Based on a meta-analysis of econometric research on profit shifting, Heckemeyer and Overesch (2013)
find that studies using company-level data find significantly smaller tax effects on reported profitability.
The authors conclude that aggregated data (e.g., at the industry or country level) are associated with
misleadingly high tax effects.2
PwC agrees with the discussion draft conclusion that multiple approaches to measuring the scale and
trend of BEPS activities are better than reliance on a single measure,
“Given the many uncertainties associated with estimates of the scale and economic impacts of
BEPS, using multiple approaches and seeing where their ranges overlap should provide more
comfort to policymakers than relying on a single approach or a single data source.” [p. 60]
The aim of public policy should be to improve economic welfare. This requires that policy actions
generate increases in economic welfare in excess of costs.
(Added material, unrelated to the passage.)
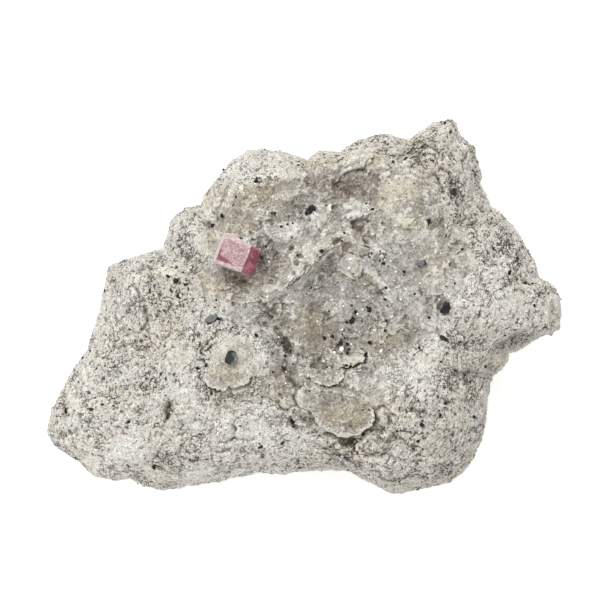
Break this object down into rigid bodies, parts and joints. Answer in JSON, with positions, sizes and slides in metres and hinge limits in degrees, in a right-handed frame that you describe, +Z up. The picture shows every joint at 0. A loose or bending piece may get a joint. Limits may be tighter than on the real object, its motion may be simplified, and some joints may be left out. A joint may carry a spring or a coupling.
{
  "type": "red beryl in matrix",
  "caption": "Lump of pale rhyolite matrix with a stubby six-sided red beryl prism, drusy crust plates and small dark crystals, lying on its flat back.",
  "frame": {"origin": "middle of the lump's outline, on the surface that it rests on", "axes": "+X along the lump towards its pointed right lobe, +Y towards its upper edge as the crystal side is seen, +Z up, out of the crystal side"},
  "size_m": [0.06, 0.0435, 0.0186],
  "materials": {
    "rhyolite": "dull, granular and porous white to light grey rock",
    "red_beryl": "translucent pink to raspberry crystal with a glassy lustre",
    "grey_druse": "sugary translucent grey-tan crust with sparkling points",
    "tan_crust": "waxy tan crust",
    "cream_crust": "smooth cream crust with a fine broken edge",
    "dark_mineral": "black, shiny crystal faces with a slight metallic gleam"
  },
  "bodies": {
    "root": {"rhyolite_matrix": "rhyolite", "red_beryl_crystal": "red_beryl", "druse_basin_lining": "grey_druse", "crust_shelf_lower": "tan_crust", "crust_collar_beryl": "tan_crust", "crust_plate_left": "cream_crust", "crust_ledge_upper": "cream_crust", "crust_patch_cream": "cream_crust", "dark_crystal_plate": "dark_mineral", "dark_crystal_slab": "dark_mineral", "dark_crystal_double": "dark_mineral", "dark_crystal_oval": "dark_mineral", "dark_crystal_pocket": "dark_mineral", "dark_crystal_slit": "dark_mineral", "dark_crystal_knob": "dark_mineral", "dark_crystal_centre": "dark_mineral"}
  },
  "joints": []
}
The report takes a “balanced budget” approach
to analysing BEPS meaning that revenues raised by BEPS are assumed to be used to lower other taxes.
Under this approach, the economic benefit of BEPS counter-measures is not the revenue raised, but
rather the improvement (if any) in the allocation of economic resources that leads to increased output.
PwC appreciates that OECD plans to analyse the full economic impact of BEPS countermeasures
including the effects on “economic efficiency and growth … and the burden of … BEPS countermeasures”
[p. 71].
PwC notes that it is not clear ex ante that BEPS counter measures will be efficiency enhancing. In
particular, proposed changes in transfer pricing rules that more closely align profit with economic activity
such as employment and assets may have the effect of increasing investment by MNEs in tax havens.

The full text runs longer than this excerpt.